En las palabras de Pablo queda claro que la dimensión personal está vinculada inseparablemente a la dimensión comunitaria, pues sólo la comunión con los hermanos, unidos a la Cabeza que es Cristo en un mismo y solo bautismo y una misma fe, esperanza y caridad, permite a cada uno de los miembros crecer y madurar hasta alcanzar la plenitud en Cristo a la que ha sido llamado (Cf. 1Cor 12,12-13.27; Ef 4,10-16; Col 2,19;).

Cada cristiano es una “piedra viva” del edificio espiritual, pero no una piedra aislada del resto que no sería sino una piedra abandonada carente de vida y significado, sino un “piedra” que, por obra de Dios, ha entrado a formar parte del edificio vivo y santo del que Jesucristo es la Piedra Angular y en el que cada miembro ocupa su lugar preciso y asume pleno sentido y significación como sacerdote, profeta y rey.

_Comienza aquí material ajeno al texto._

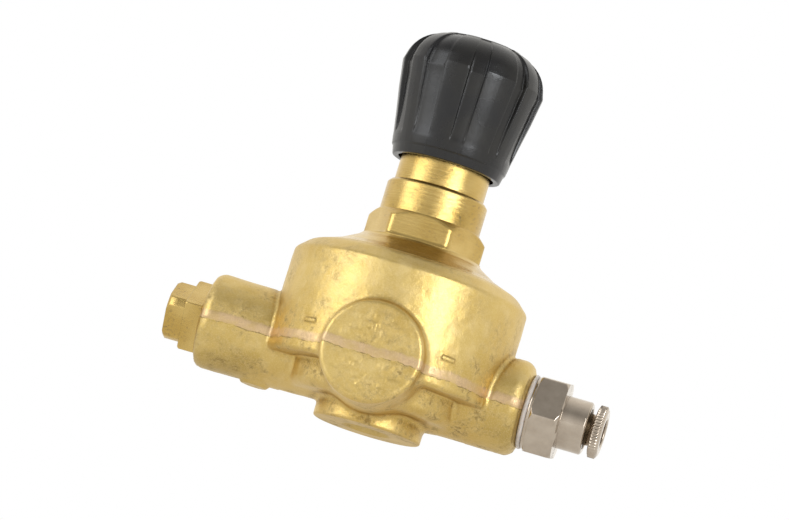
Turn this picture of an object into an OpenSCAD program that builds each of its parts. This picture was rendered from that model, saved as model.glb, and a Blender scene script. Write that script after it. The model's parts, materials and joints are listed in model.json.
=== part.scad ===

Es esto lo que nos dice San Pedro en su primera epístola: «Acercándoos a Él, piedra viva, desechada por los hombres, pero elegida, preciosa ante Dios, también vosotros, cual piedras vivas, entrad en la construcción de un edificio espiritual, para un sacerdocio santo, para ofrecer sacrificios espirituales, aceptos a Dios por mediación de Jesucristo» (1Pe 2,4-5).

El término “basílica” significa “casa del rey”, por lo que aplicando este significado a todo lo dicho acerca de la Iglesia, podemos decir que ésta, tanto como lugar físico como en cuanto pueblo santo de Dios, es la “casa-templo” del único Rey y Señor, Jesucristo.

Que esta celebración de la dedicación de la basílica de Letrán nos ayude, por consiguiente, a tomar conciencia de la comunión que vive la Iglesia católica y nos impulse a orar por la unión de todos los cristianos; que nos haga asimismo sensibles de la necesidad de cuidar nuestros templos como lugares de silencio, de meditación y de encuentro con el Señor; por último, que esta fiesta renueve en nosotros el deseo de hacer de nuestro cuerpo un lugar santo porque, en Cristo, es templo del Espíritu Santo y no ha sido creado ni ganado para mancharlo con el pecado, para convertirlo en “un mercado”, sino para dar culto en él al Dios vivo, ya que es la “casa de Dios” y ésta no es sino «Casa de oración» (Cf. Mc 11,17).